Short problem:
Give again, word for word, each line from the top of the listing through the line that holds "Constraint = Sketcher.Constraint".

****

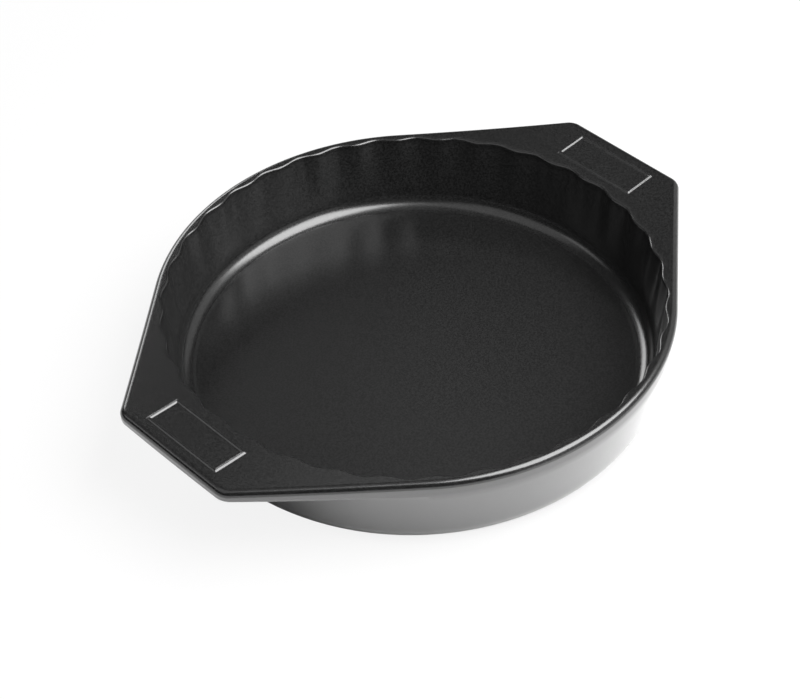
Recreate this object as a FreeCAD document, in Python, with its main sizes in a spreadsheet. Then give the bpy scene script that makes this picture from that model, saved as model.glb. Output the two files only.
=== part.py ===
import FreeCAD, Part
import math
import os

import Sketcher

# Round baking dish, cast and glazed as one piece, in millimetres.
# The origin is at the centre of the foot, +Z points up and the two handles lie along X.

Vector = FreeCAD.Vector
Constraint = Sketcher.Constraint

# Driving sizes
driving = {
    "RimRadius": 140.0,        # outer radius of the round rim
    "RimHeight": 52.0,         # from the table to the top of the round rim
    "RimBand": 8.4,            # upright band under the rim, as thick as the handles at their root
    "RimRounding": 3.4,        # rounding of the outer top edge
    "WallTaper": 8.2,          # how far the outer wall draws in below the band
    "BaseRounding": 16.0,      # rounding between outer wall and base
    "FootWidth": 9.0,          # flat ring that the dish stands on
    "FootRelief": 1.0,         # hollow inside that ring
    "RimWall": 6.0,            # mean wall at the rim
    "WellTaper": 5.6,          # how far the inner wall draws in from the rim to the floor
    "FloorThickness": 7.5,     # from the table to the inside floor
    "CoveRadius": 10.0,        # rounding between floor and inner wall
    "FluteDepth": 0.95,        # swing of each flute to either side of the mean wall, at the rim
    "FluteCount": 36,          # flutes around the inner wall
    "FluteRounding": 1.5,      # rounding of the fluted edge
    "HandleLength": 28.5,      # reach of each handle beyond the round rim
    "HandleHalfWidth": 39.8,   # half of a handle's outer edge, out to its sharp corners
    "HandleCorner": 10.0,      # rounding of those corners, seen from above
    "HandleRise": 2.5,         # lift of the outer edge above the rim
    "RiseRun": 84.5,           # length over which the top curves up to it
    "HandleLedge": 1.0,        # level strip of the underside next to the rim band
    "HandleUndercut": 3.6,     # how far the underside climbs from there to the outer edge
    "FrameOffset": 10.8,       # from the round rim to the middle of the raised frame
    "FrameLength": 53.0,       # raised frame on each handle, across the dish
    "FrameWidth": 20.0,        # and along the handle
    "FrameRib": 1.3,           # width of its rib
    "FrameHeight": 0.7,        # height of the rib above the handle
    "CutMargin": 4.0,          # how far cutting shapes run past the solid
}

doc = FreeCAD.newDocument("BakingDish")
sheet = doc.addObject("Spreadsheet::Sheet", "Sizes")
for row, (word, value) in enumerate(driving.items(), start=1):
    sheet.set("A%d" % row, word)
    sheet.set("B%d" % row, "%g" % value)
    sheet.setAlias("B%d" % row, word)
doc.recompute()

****

Complete response:
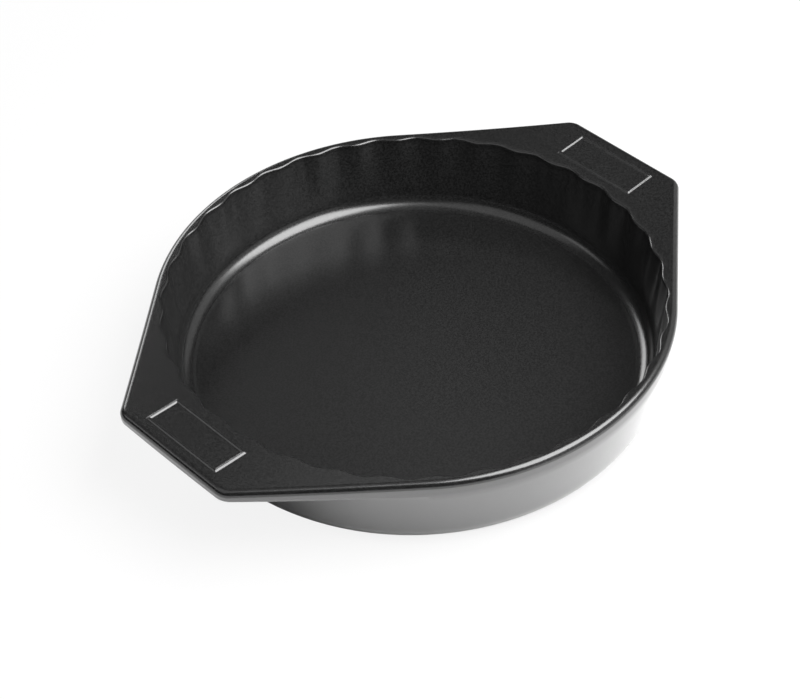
Recreate this object as a FreeCAD document, in Python, with its main sizes in a spreadsheet. Then give the bpy scene script that makes this picture from that model, saved as model.glb. Output the two files only.
=== part.py ===
import FreeCAD, Part
import math
import os

import Sketcher

# Round baking dish, cast and glazed as one piece, in millimetres.
# The origin is at the centre of the foot, +Z points up and the two handles lie along X.

Vector = FreeCAD.Vector
Constraint = Sketcher.Constraint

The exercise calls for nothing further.